要朝拜瑪爾巴大師誕生地,是因為生於1012年的瑪爾巴,小時候天資聰穎,勤學苦練,但又性情執拗,爭辯好鬥,家裏怕影響師徒關係,便籌措紙張兩馱,黃金多兩,銀瓢一把,織錦幾匹,良馬一匹,將他送往印度,拜名揚四方的釋迦益西大師為師學經。瑪爾巴前後三次來回,共在印度學密法,閉關修持22年,佛學功底深厚,密法神通大顯,名聲威震天下。一天在他主持的卓沃隆寺,表演了一種特異的奪舍法。在他靜室附近的小路上,一隻母鴿屍體橫臥,許多乳鴿圍著媽媽鳴叫。瑪爾巴大師靜心摒氣注視著死鴿,突然死鴿撲撲地拍著翅膀飛起,小鴿子昂首仰望,十分喜悅。大家回頭一看,瑪爾巴大師已經停止了呼吸。由於瑪爾巴大師靈魂轉移的法術,成為了眾生救度的精神領袖。
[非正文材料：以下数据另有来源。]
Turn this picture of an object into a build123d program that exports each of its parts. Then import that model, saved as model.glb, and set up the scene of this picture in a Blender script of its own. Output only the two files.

要朝聖這樣的聖跡,表哥選擇了磕長頭這一最苦修、最虔誠的朝拜方式。從貢薩寺到卓沃隆寺距離700多公裏。他和一位徒弟作伴,備好了一輛手推車,裝滿最簡單的飲食器具,做了兩個木板上釘著軟牛皮的護手套和厚牛皮做成的護胸膝罩,開始一步一磕頭地上路了。一路雙手合十,碰觸頭頂,祈求法經,碰觸前額,祈求佛祖,碰觸胸前,祈求神意,“撲通”一聲,全身撲倒在地,雙手在頭前劃出一道痕跡作記號,然後站起來,走到記號麵前,腳尖不超過劃線,再匍匐,一步一磕。要過無橋的江河,先目測河麵的寬度,按等身測量後在河邊補磕,然後趟水過河。下坡磕頭,隻要身體能承受,還可以伏地下滑。一到天黑,管它有無村落人家,天當屋、地當床歇腳。要是碰到溪流泉眼,便炊煙冒起,充饑解渴。表哥在這700公裏的路途中,送走了灰沙滿地、寒風刺骨的嚴冬,迎來了萬物更新、生機勃發的春天,享受著草綠花豔、日暖月明的盛夏,體驗到樹葉凋落、風涼水枯的深秋,目睹了四季的更替,經曆風霜雪雨的考驗,用身體丈量著萬水千山,用心髒貼近大地的脈搏。他血管裏流淌著千年的期盼,心底裏升騰著堅定的信仰,腦海裏灌滿了佛祖的福慧。野獸的侵襲、雨水的浸泡、寒風的吹刮、身體的勞損、衣食的缺乏,對表哥來講都不是痛苦、折磨,而是一種積德、修煉和快樂。經過兩年多的曆程,一個太陽剛升起的早晨,他看到了目的地——卓沃隆寺,四周掛滿五彩經幡,經幡溝通著生靈與天地間的靈感,經幡能表達人性的善良與美好,經幡跨河流、穿山川、圍寺院,迎風飄揚,向大自然傳達人類的祈求。